Consent is a core part of medical ethics, clinical law and good medical practice. It protects patient autonomy by ensuring patients are involved in decisions about their body, treatment and risks. In UK practice, the GMC emphasises that good consent depends on an exchange of information between clinician and patient, with time and support for the patient to understand the options.
Modern consent is not “doctor tells, patient signs”. It is a dialogue where the clinician explains reasonable options and the patient’s values help decide what is right for them. A small statistical risk may be highly important if it affects the patient’s work, family role, religion, fertility, independence or personal priorities.
A material risk is a risk that a reasonable person in the patient’s position would likely attach significance to, or a risk that the clinician knows, or should know, this particular patient would consider important. This reflects the Montgomery approach: consent must be patient-centred, not merely based on what doctors traditionally disclose.
| Type | Example | Key point |
|---|---|---|
| Verbal consent | Patient agrees to an X-ray or blood test. | Often enough for low-risk routine care if properly informed. |
| Written consent | Signed form before surgery, endoscopy or invasive procedure. | The form documents the discussion; it does not replace the discussion. |
| Implied / non-verbal consent | Patient holds out an arm for venepuncture after explanation. | Only valid if the patient understands what is being done. |
| Advance decision to refuse treatment | Valid advance refusal of a specific treatment in future circumstances. | Can be legally binding if valid and applicable. |
Capacity is decision-specific and time-specific. A patient may have capacity for a simple blood test but not for complex high-risk surgery. Capacity should not be judged simply by whether the patient agrees with the doctor.

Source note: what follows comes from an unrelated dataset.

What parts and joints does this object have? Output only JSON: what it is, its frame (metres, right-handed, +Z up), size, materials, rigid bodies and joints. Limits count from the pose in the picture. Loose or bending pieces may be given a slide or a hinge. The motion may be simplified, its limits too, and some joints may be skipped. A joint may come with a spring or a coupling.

If an adult lacks capacity, decisions should usually be made in their best interests, following the Mental Capacity Act principles in England and Wales. Consider previous wishes, values, beliefs, advance decisions, lasting power of attorney, family views and the least restrictive option.
A capacitous adult can refuse treatment, even if the refusal seems unwise or may lead to serious harm or death. The clinician should check understanding, explore concerns, offer alternatives and document the discussion carefully.
Consent in children depends on age, maturity and the decision. Young people aged 16 or 17 are generally presumed able to consent to treatment. Children under 16 may consent if they are Gillick competent, meaning they have enough understanding and intelligence to understand the proposed decision.
In an emergency, treatment may proceed without consent if it is immediately necessary to save life or prevent serious deterioration and the patient lacks capacity at that moment. The treatment should be limited to what is necessary, and the reasons should be explained when the patient recovers.
A signed consent form is evidence that a discussion occurred, but it is not proof that consent was valid. The quality of the conversation matters more than the form itself.
For exams, think: valid consent = voluntary + informed + capacity. The best answer is usually to explain the procedure, benefits, material risks, alternatives and consequences of no treatment, check understanding, support decision-making and document the discussion. A consent form supports the process but never replaces the conversation.
This article is for medical education and revision only. Consent decisions should follow GMC guidance, local Trust policy, mental capacity legislation, safeguarding procedures and senior or legal advice where needed.